Other Public Domain story resources I recommend-
  • There are many online resources for Public Domain stories, maybe none for folklore is as ambitious as fellow storyteller, Yoel Perez's database, Yashpeh, the International Folktales Collection.  I have long recommended it and continue to do so.  He has loaded Stith Thompson's Motif Index into his server as a database so you can search the whole 6 volumes for whatever word or expression you like by pressing one key. http://folkmasa.org/motiv/motif.htm
  • You may have noticed I'm no longer certain Dr. Perez has the largest database, although his offering the Motif Index certainly qualifies for those of us seeking specific types of stories.  There's another site, FairyTalez claiming to be the largest, with "over 2000 fairy tales, folktales, and fables" and they are "fully optimized for phones, tablets, and PCs", free and presented without ads.

    Between those two sites, there is much for story-lovers, but as they say in infomercials, "Wait, there's more!"
The email list for storytellers, Storytell, discussed Online Story Sources and came up with these additional suggestions:            
         - David K. Brown - http://people.ucalgary.ca/~dkbrown/stories.html
         - Richard Martin - http://www.tellatale.eu/tales_page.html
         - Spirit of Trees - http://spiritoftrees.org/featured-folktales
         - Story-Lovers - http://www.story-lovers.com/ is now only accessible through the Wayback Machine, described below, but Jackie Baldwin's wonderful site lives on there, fully searchable manually (the Google search doesn't work), at https://archive.org/ .  It's not easy, but go to Story-lovers.com snapshot for October 22 2016  and you can click on SOS: Searching Out Stories to scroll down through the many story topics and click on the story topic that interests you.

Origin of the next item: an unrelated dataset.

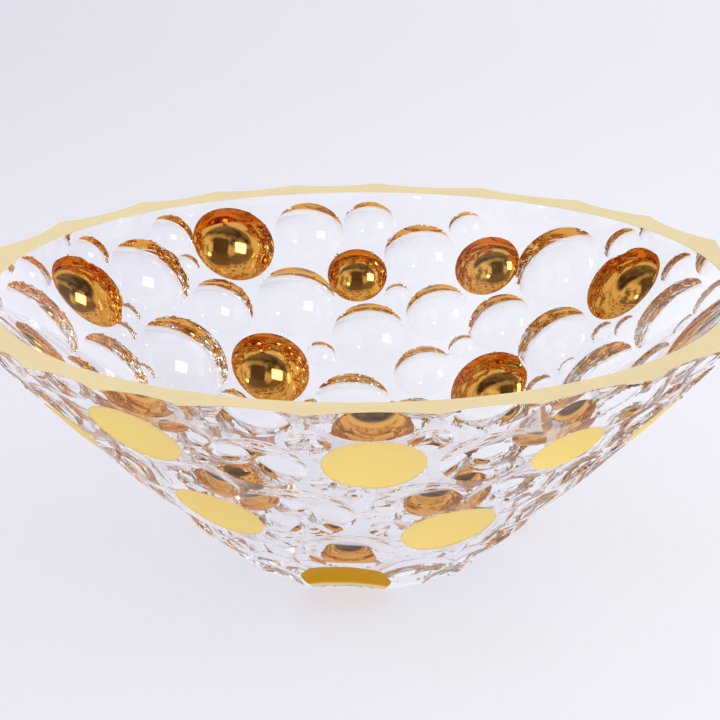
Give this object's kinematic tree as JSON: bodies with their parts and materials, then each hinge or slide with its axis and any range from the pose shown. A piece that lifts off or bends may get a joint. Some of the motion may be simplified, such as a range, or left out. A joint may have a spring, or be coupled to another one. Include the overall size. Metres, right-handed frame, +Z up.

       - World of Tales - http://www.worldoftales.com/ 
           - Zalka Csenge Virag - http://multicoloreddiary.blogspot.com doesn't give the actual stories, but her recommendations, working her way through each country on a continent, give excellent ideas for finding new books and stories to love and tell.
     
You're going to find many of the links on these sites have gone down, BUT go to the Internet Archive Wayback Machine to find some of these old links.  Tim's site, for example, is so huge probably updating it would be a full-time job.  In the case of Story-Lovers, it's great that Jackie Baldwin set it up to stay online as long as it did after she could no longer maintain it.  Possibly searches maintained it.  Unfortunately Storytell list member, Papa Joe is on both Tim Sheppard's site and Story-Lovers, but he no longer maintains his old Papa Joe's Traveling Storytelling Show website and his Library (something you want to see!) is now only on the Wayback Machine.  It took some patience working back through claims of snapshots but finally in December of 2006 it appears!
    Somebody as of this writing whose stories can still be found by his website is the late Chuck Larkin - http://chucklarkin.com/stories.html.  I prefer to list these sites by their complete address so they can be found by the Wayback Machine, a.k.a. Archive.org, when that becomes the only way to find them.
You can see why I recommend these to you. Have fun discovering even more stories!